**Information supplied**
........

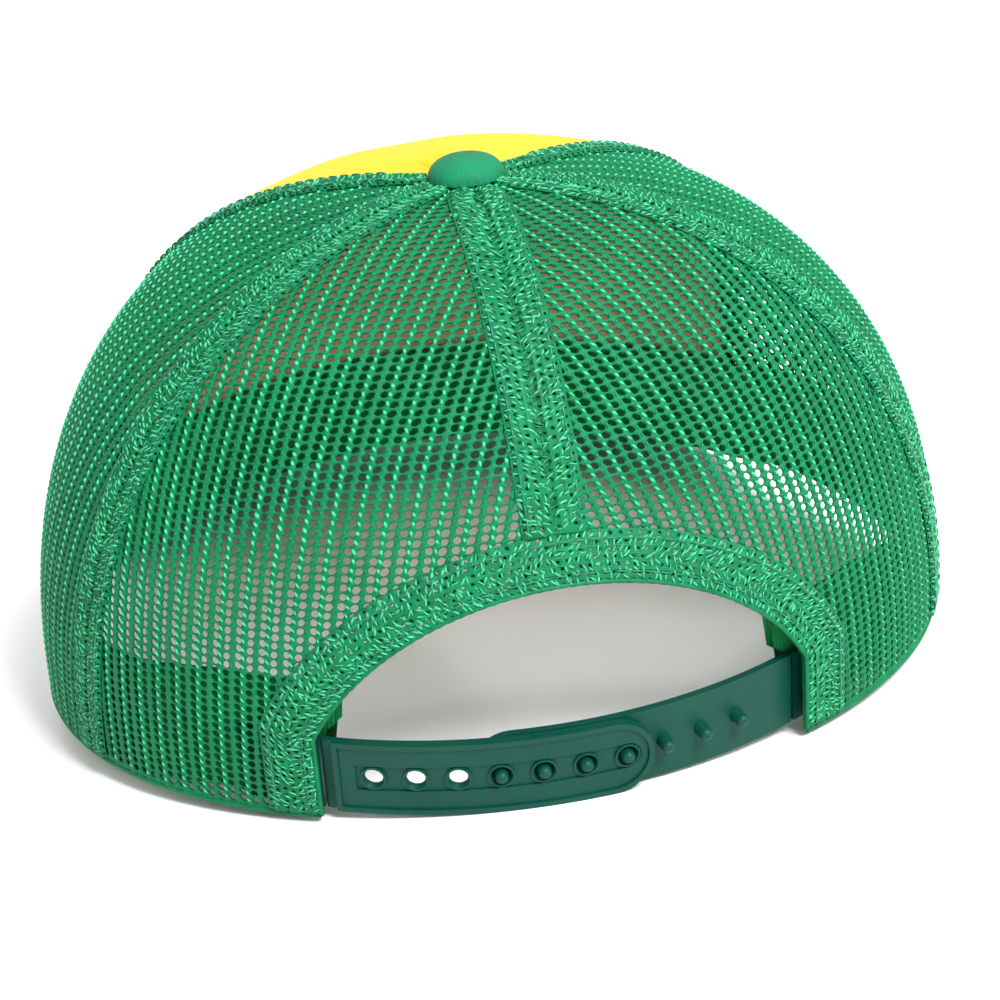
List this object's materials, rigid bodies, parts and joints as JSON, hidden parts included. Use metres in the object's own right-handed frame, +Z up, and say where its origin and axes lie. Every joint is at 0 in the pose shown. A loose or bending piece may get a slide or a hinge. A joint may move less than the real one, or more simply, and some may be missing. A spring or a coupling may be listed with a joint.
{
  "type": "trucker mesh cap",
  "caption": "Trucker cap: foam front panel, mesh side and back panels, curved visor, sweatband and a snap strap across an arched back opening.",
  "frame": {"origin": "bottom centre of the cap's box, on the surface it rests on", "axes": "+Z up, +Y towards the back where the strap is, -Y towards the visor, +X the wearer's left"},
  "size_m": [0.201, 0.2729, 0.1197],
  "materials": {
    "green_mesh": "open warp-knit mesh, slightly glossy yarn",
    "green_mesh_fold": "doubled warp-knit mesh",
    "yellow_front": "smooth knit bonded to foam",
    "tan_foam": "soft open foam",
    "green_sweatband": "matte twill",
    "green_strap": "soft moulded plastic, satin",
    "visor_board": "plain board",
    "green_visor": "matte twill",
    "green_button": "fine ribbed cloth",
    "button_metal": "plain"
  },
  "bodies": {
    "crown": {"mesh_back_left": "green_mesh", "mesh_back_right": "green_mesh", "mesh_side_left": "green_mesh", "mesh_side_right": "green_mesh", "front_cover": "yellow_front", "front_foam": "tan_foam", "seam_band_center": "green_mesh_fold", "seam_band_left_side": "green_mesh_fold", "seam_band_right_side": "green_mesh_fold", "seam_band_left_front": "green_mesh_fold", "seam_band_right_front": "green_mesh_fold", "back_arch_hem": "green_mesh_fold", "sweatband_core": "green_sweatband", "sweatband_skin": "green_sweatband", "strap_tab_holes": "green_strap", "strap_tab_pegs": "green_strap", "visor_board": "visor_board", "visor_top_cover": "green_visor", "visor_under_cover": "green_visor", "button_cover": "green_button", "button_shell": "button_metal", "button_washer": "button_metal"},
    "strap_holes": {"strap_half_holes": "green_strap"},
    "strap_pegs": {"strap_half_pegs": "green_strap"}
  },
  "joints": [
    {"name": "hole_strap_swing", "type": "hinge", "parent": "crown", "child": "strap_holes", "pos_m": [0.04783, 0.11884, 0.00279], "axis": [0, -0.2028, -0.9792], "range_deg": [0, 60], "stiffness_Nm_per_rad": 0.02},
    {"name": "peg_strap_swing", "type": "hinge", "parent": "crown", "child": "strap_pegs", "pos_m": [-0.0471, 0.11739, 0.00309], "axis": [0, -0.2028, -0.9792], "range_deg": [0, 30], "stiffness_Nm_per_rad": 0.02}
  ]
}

........

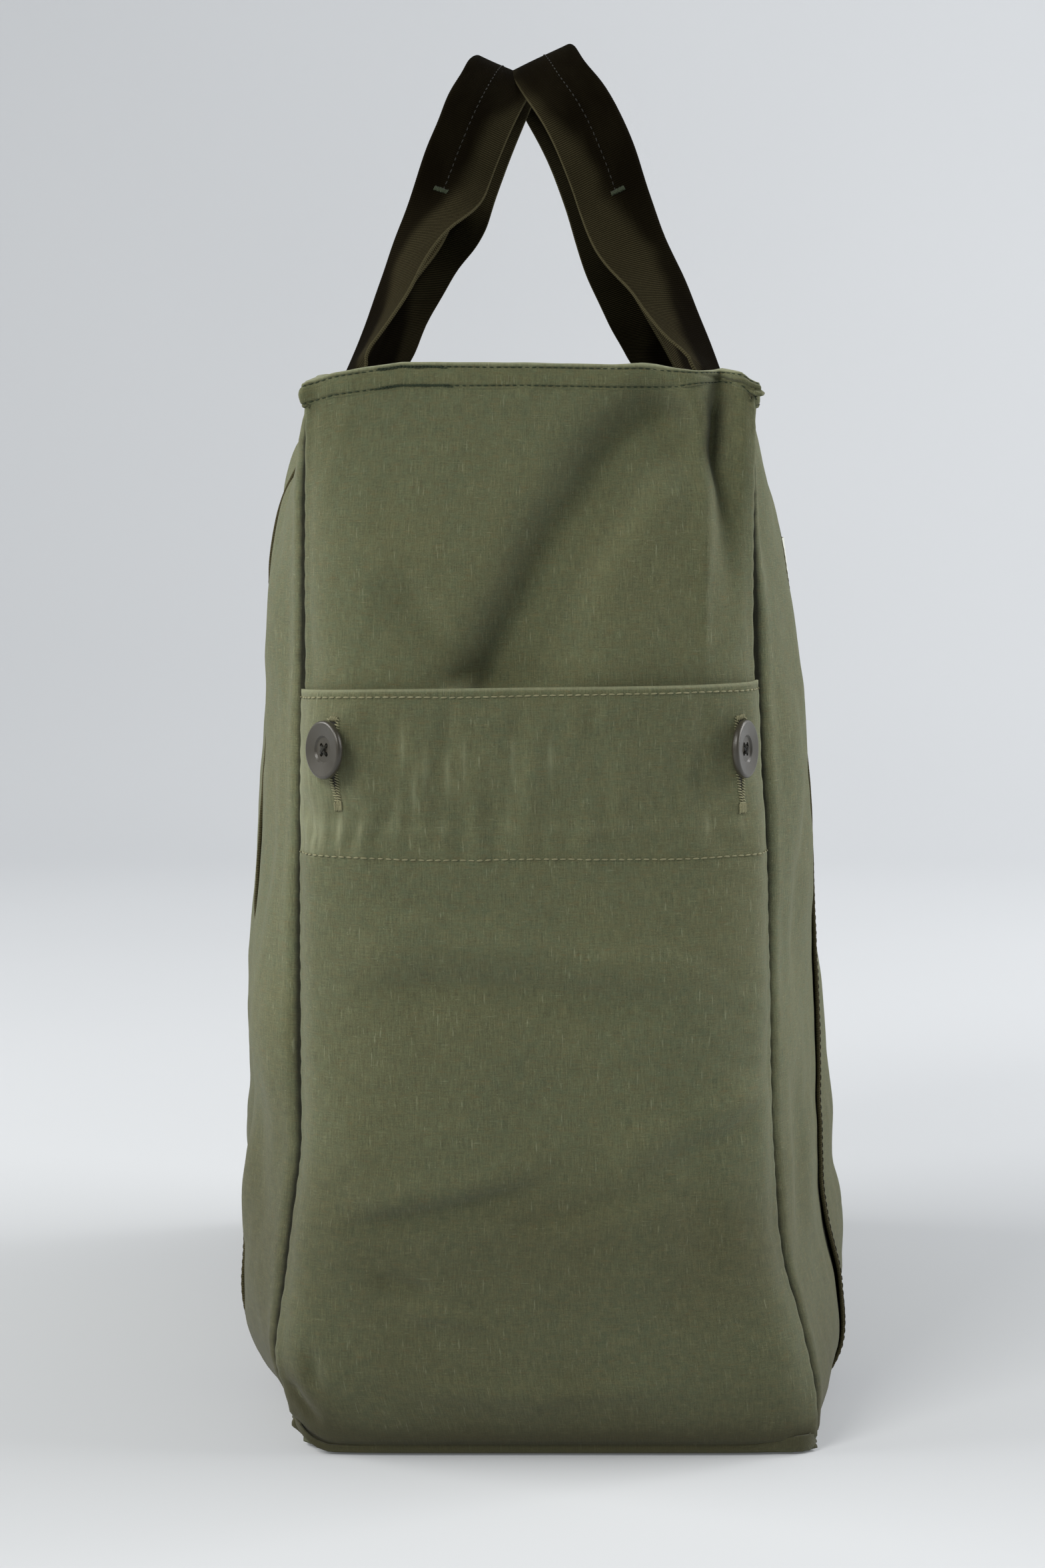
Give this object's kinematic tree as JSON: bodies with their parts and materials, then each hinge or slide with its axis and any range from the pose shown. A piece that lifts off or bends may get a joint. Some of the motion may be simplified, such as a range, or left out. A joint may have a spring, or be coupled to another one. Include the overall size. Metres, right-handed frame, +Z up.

........

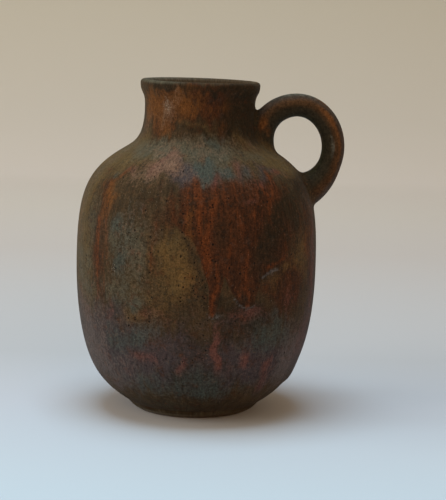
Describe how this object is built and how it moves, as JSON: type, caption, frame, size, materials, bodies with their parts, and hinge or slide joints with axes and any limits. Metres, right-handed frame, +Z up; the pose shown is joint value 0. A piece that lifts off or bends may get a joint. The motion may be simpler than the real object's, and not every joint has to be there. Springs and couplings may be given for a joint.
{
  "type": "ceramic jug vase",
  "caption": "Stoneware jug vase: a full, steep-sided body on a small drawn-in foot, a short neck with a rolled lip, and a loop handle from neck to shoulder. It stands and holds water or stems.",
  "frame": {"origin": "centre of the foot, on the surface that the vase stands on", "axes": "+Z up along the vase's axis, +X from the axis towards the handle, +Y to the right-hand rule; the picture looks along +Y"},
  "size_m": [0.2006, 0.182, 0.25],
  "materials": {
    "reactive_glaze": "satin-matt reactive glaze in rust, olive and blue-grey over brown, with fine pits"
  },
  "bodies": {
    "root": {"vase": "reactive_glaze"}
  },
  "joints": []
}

........

**Description of the task**
Count up every line above that has the word "slide" in it; answer with the number alone.

**Exercise solution**
3